We have an image of Lead Belly as a somber bluesman, a stoic song collector who wore a perpetually solemn expression like that on the cover of the new 5xCD set. That was, of course, only one side of the musician, who memorized and personalized a vast array of American work songs, play songs, Tin Pan Alley hits, spirituals, blues, ballads, reels, hollers, jigs, calls, and more. He was as much a raconteur as he was a songster, and when he has a chance to tell you all about a song—where it came from, how he heard it, why it sounds the way it does, or how it fits into your everyday life—Lead Belly reveals the dynamism of a great storyteller. When he introduces “Leaving Blues” during a radio broadcast, Lead Belly declaims the nature of the blues with a preacherly cadence, which turns a sad situation into something almost comical. The story lasts longer than the actual song: For him talk is not just crucial to the music, but a kind of music in and of itself.

“Fun” is not the first word applied to Huddie “Lead Belly” Ledbetter because certain aspects of his life were inflated in the 1930s and ’40s and have yet to deflate. He did serve prison sentences for manslaughter—at Imperial State Prison Farm in Texas and Angola in Louisiana, both notoriously brutal institutions—and he managed to sing his way out of them. When he moved to New York City, the press played up his past at the expense of his music; the New York Herald previewed an early performance with the sensationalist headline, “Sweet Singer of the Swamplands Here to Do a Few Tunes Between Homicides”. As archivist and curator Jeff Place points out in the liner notes here, it was an all too common attitude at the time.

Over the course of his relatively short 15-year recording career, Lead Belly met many sympathetic label executives, producers, and fellow musicians who promoted him as a dynamic entertainer and an accomplished songster, but he never truly escaped the condescending “noble savage” stigma attached to him by the liberal elite of the Northeast. Nor did he achieve much popular success during his lifetime. He sold primarily to a small community of folk fans in and around New York, but never made a considerable impact beyond the city. In that regard, he was a man slightly out of time. It was just a few years after his death in 1949 when folk became big business, when the songs he had preserved became mainstays in coffeehouses and concert halls. Without Lead Belly, the folk revival of Dylan, Baez, and Fred Neil would have been very different, and it might not have happened at all.

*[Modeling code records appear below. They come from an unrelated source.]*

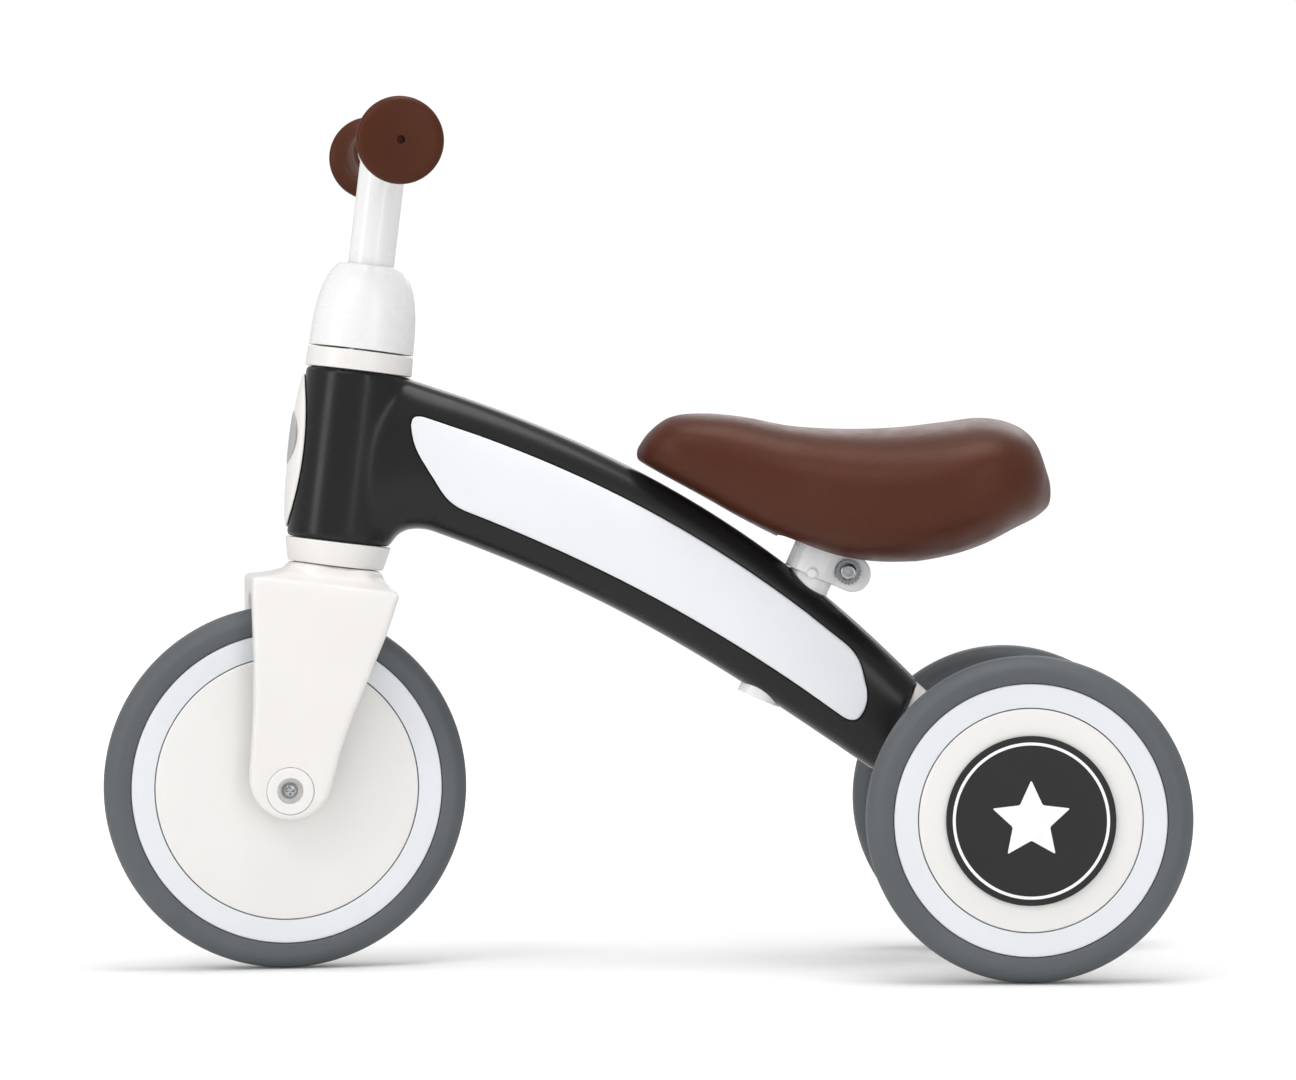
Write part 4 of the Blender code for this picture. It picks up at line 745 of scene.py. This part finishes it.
def oval_shell(name, half_angle, middle, half_height, back, front):
    """Oval plate bent round the head tube's front; back and front give its radii."""
    shape = bmesh.new()
    steps = 72
    rows = []
    shares = [0.0, 0.2, 0.4, 0.6, 0.75, 0.87, 0.95, 0.985, 1.0]
    levels = [(back, share) for share in shares] + [(front, share) for share in shares[::-1]]
    for surface, share in levels:
        row = []
        for k in range(steps):
            turn = 2 * pi * k / steps
            angle = half_angle * share * cos(turn)
            radius = surface(share)
            point = (radius * sin(angle), -radius * cos(angle),
                     middle + half_height * share * sin(turn))
            row.append(shape.verts.new(point))
            if share == 0:
                break
        rows.append(row)
    for row, following in zip(rows, rows[1:]):
        for k in range(steps):
            j = (k + 1) % steps
            corners = [row[k % len(row)], row[j % len(row)],
                       following[j % len(following)], following[k % len(following)]]
            if len(set(corners)) > 2:
                shape.faces.new(list(dict.fromkeys(corners)))
    return piece(name, shape, HEAD)


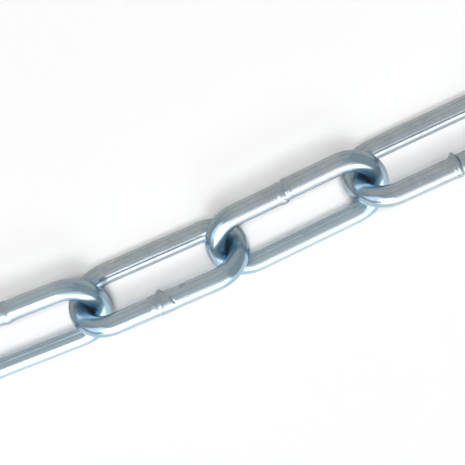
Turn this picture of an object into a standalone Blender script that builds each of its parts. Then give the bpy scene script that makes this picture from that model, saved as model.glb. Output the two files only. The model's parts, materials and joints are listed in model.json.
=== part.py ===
"""One metre of long-link steel chain, drawn out almost straight on a level floor.

Each link is one round wire, bent to a long loop, closed and resistance welded in the middle of one leg, then
zinc plated. The links are threaded through each other and lean to the two sides in turn. A link rests on the
floor with its lower leg, and its welded leg is the upper one.

Units are metres, +Z is up and the chain runs along X. The origin is on the floor, under the middle of the box.
"""

import math

import bpy
from mathutils import Matrix, Vector

# Driving dimensions
WIRE_DIAMETER = 0.006
INNER_LENGTH = 7 * WIRE_DIAMETER
INNER_WIDTH = 2 * WIRE_DIAMETER
LINK_GAP = 0.0003
LINK_COUNT = 24

# How the links lie: their lean from the floor, and the small turns that the chain makes to left and right
LEAN = math.radians(40)
WANDER = math.radians(2.3)
WANDER_STEP = math.radians(80)
WANDER_START = math.radians(-8)
STRAIGHTEST_LINK = 12

# The collar that the weld leaves
WELD_RISE = 0.0003
WELD_LENGTH = 0.0026
WELD_SHOULDER = 0.0008

# The wire as a twelve-sided tube, a little thicker at its corners, so that it holds as much steel as round wire
WIRE_SIDES = 12
CORNER_RADIUS = 1.035 * WIRE_DIAMETER / 2
CROWN_TURN = math.radians(30)

# Worked out from these: the bend's radius and the distances between the bars that the links hang on
CROWN_RADIUS = (INNER_WIDTH + WIRE_DIAMETER) / 2
BAR_SPACING = INNER_LENGTH + WIRE_DIAMETER
HINGE_TO_BAR = WIRE_DIAMETER + LINK_GAP
PITCH = BAR_SPACING - HINGE_TO_BAR
CENTRE_FROM_HINGE = BAR_SPACING / 2 - HINGE_TO_BAR

ZINC_COLOUR = (0.55, 0.60, 0.64, 1.0)
ZINC_ROUGHNESS = 0.28


def clear_scene():
    """Remove whatever the file holds."""
    for thing in list(bpy.data.objects):
        bpy.data.objects.remove(thing, do_unlink=True)


def make_zinc():
    """Bright zinc plating on drawn steel wire."""
    material = bpy.data.materials.new("zinc_plated_steel")
    material.use_nodes = True
    shader = material.node_tree.nodes["Principled BSDF"]
    shader.inputs["Base Color"].default_value = ZINC_COLOUR
    shader.inputs["Metallic"].default_value = 1.0
    shader.inputs["Roughness"].default_value = ZINC_ROUGHNESS
    material.diffuse_color = ZINC_COLOUR
    return material


def crown_points(side):
    """The bend at one end, as straight facets whose middles touch the true arc, in the link's own plane."""
    corner_distance = CROWN_RADIUS / math.cos(CROWN_TURN / 2)
    facets = round(math.pi / CROWN_TURN)
    bend_centre = CENTRE_FROM_HINGE + side * (BAR_SPACING / 2 - CROWN_RADIUS)
    points = []
    for step in range(facets):
        angle = -math.pi / 2 + (step + 0.5) * CROWN_TURN
        x = bend_centre + side * corner_distance * math.cos(angle)
        y = side * corner_distance * math.sin(angle)
        points.append((x, y, 1.0))
    return points


def weld_points():
    """The collar round the middle of the upper leg, run through from right to left."""
    collar = 1.0 + WELD_RISE / CORNER_RADIUS
    flat = WELD_LENGTH / 2
    foot = flat + WELD_SHOULDER
    steps = ((foot, 1.0), (flat, collar), (-flat, collar), (-foot, 1.0))
    return [(CENTRE_FROM_HINGE + offset, CROWN_RADIUS, thickness) for offset, thickness in steps]


def section_turn():
    """The turn of the twelve-sided wire that lays one of its facets flat on the floor.

    The floor lies a quarter turn less the lean away from the link's own plane. The corners at the bends are
    cut along the mitre, which narrows the wire by that angle's cosine in the link's plane.
    """
    to_floor = math.pi / 2 - LEAN
    return math.atan(math.tan(to_floor) / math.cos(CROWN_TURN / 2))


def sole_depth():
    """The distance from the lower leg's centre line down to the facet that it rests on."""
    to_floor = math.pi / 2 - LEAN
    corner = section_turn() - math.pi / WIRE_SIDES
    in_plane = CORNER_RADIUS * math.cos(CROWN_TURN / 2) * math.cos(corner)
    across = CORNER_RADIUS * math.sin(corner)
    return in_plane * math.cos(to_floor) + across * math.sin(to_floor)


def make_link(name, lean_side, material, collection):
    """One closed wire loop in its own XY plane, with its origin on the bar of the link before it."""
    curve = bpy.data.curves.new(name, "CURVE")
    curve.dimensions = "3D"
    curve.twist_mode = "Z_UP"
    curve.bevel_depth = CORNER_RADIUS
    curve.bevel_resolution = (WIRE_SIDES - 4) // 2
    points = crown_points(1) + weld_points() + crown_points(-1)
    spline = curve.splines.new("POLY")
    spline.points.add(len(points) - 1)
    spline.use_cyclic_u = True
    for point, (x, y, thickness) in zip(spline.points, points):
        point.co = (x, y, 0.0, 1.0)
        point.radius = thickness
        point.tilt = lean_side * (section_turn() - math.pi / WIRE_SIDES)
    curve.materials.append(material)
    link = bpy.data.objects.new(name, curve)
    collection.objects.link(link)
    return link


def link_heading(number):
    """The small turn of one link from the chain's own direction."""
    return WANDER * math.sin(WANDER_STEP * (number - STRAIGHTEST_LINK) + WANDER_START)


def link_placement(hinge, number):
    """A link's place in the world: odd links lift their upper leg on the left side, even ones on the right."""
    roll = LEAN if number % 2 else math.pi - LEAN
    turn = Matrix.Rotation(link_heading(number), 4, "Z") @ Matrix.Rotation(roll, 4, "X")
    return Matrix.Translation(hinge) @ turn


def thread_links(material, collection):
    """Make the links one by one, each hinged on the far bar of the one before."""
    hinge = Vector((0.0, 0.0, CROWN_RADIUS * math.sin(LEAN) + sole_depth()))
    links = []
    placements = []
    for number in range(1, LINK_COUNT + 1):
        lean_side = 1 if number % 2 else -1
        link = make_link(f"link_{number:02d}", lean_side, material, collection)
        placement = link_placement(hinge, number)
        if links:
            link.parent = links[-1]
            link.matrix_basis = placements[-1].inverted() @ placement
        else:
            link.matrix_basis = placement
        links.append(link)
        placements.append(placement)
        hinge = placement @ Vector((PITCH, 0.0, 0.0))
    return links


def centre_over_origin(links):
    """Slide the whole chain, by its first link, until the middle of its outline is over the origin."""
    bpy.context.view_layer.update()
    depsgraph = bpy.context.evaluated_depsgraph_get()
    corners = []
    for link in links:
        evaluated = link.evaluated_get(depsgraph)
        mesh = evaluated.to_mesh()
        corners.extend(evaluated.matrix_world @ vertex.co for vertex in mesh.vertices)
        evaluated.to_mesh_clear()
    for axis in (0, 1):
        values = [corner[axis] for corner in corners]
        links[0].location[axis] -= (min(values) + max(values)) / 2
    bpy.context.view_layer.update()


def build():
    clear_scene()
    collection = bpy.data.collections.new("long_link_chain")
    bpy.context.scene.collection.children.link(collection)
    links = thread_links(make_zinc(), collection)
    centre_over_origin(links)


build()
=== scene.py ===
import json
import math
import random

import bpy
import numpy as np
from mathutils import Matrix, Vector

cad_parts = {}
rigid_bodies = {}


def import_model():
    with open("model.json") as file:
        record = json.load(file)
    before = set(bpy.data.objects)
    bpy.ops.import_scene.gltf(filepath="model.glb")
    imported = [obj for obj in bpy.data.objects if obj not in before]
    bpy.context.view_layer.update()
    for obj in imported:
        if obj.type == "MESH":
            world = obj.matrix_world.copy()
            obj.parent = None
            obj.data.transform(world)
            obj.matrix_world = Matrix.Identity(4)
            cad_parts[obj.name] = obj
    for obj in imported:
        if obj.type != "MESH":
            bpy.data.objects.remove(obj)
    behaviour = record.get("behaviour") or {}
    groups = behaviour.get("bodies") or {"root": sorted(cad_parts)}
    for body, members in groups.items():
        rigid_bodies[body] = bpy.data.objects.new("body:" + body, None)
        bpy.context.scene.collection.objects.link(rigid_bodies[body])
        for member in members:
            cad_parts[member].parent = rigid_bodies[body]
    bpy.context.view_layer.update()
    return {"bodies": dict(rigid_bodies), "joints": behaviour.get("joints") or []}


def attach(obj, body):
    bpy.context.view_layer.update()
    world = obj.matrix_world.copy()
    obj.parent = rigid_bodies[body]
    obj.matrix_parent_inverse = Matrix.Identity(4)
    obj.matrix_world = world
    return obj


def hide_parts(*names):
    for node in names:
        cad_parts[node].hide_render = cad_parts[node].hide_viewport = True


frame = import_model()


# The bent wire
# A length of drawn 6 mm steel wire is cut from the coil and bent round two pins, until its ends meet in the
# middle of one leg. It is modelled in that order, from one cut end to the other, in the link's own XY plane,
# with the link's middle at the origin and the leg that gets the weld at +Y.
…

Lead Belly also left his mark on rock’n’roll. What’s remarkable about this collection is just how familiar many of these songs already are. “Black Girl (Where Did You Sleep Last Night)” is perhaps best known to many via Nirvana’s 1993 Unplugged performance, but there’s also “The Midnight Special” (a hit for Creedence Clearwater Revival, among others) and “Black Betty” (Ram Jam, Tom Jones, Jon Spencer Blues Explosion). “Pick a Bale of Cotton” and “Rock Island Line” formed the foundation of the UK skiffle movement in the 1950s, and Led Zeppelin more or less stole “The Gallis Pole” riff, lyrics, and all. Lead Belly didn’t write all of these songs, but he collected them from a variety of sources—other cotton pickers in Texas, other inmates, other musicians, family members, friends—and put his indelible stamp on them. Most subsequent artists discovered these songs through his versions.

The first three discs of The Smithsonian Folkways Collection are as fine a retrospective as you can find for Lead Belly, showcasing the diversity of his repertoire and the precision of his playing and singing. (For those who don’t have the $100 for this box set, many of these tracks were compiled on Smithsonian Folkways’ Lead Belly Legacy series, any of which makes a fine entry point into his vast catalog.) What distinguishes this collection is its scope: There have been hundreds of Lead Belly comps released over the last half-century, but too few put his best-known material alongside his radio performances and final sessions, which are included on the fourth and fifth discs. Recorded during the 1940s for a folk series on WNYC, his radio broadcasts show him in a looser setting where the distinctions between his patter and his playing seem to disappear. Whether he’s singing solo or accompanied by the Oleander Quartet, he’s an outsize personality on the airwaves, especially during the two 15-minute programs that allow him to regale his imagined, invisible audience with stories as well as songs.

The final disc includes songs from what would be Lead Belly’s last sessions in 1948. His voice sounds noticeably weaker, with an uneasy grain in his syllables that has less to do with age and more to do with the onset of ALS. He’d be dead in a year, but as shaky as his voice may be, it is no less certain in its phrasing, whether he’s rhapsodizing with a Bessie Smith record on “Nobody Knows You When You’re Down and Out” or singing “Stewball” accompanied only by backing vocals and handclaps. It’s tempting to read anything called “Last Sessions” as poignant, but Lead Belly brings a very familiar exuberance to “It’s Tight Like That” and “House of the Rising Son”.

It’s fitting that the final track on The Smithsonian Folkways Collection isn’t a song, but a brief monologue called “In the World”, based on a half-remembered conversation from long ago. It makes for a fitting epilogue to this monumental box set, primarily because it reveals Lead Belly’s role as an archivist of American music, passing tunes and ideas along from one person to the next, from one generation to the next. “We all gotta get peace together because we’re in the world together,” he muses. “I never heard nothing like it. Now you got it now.”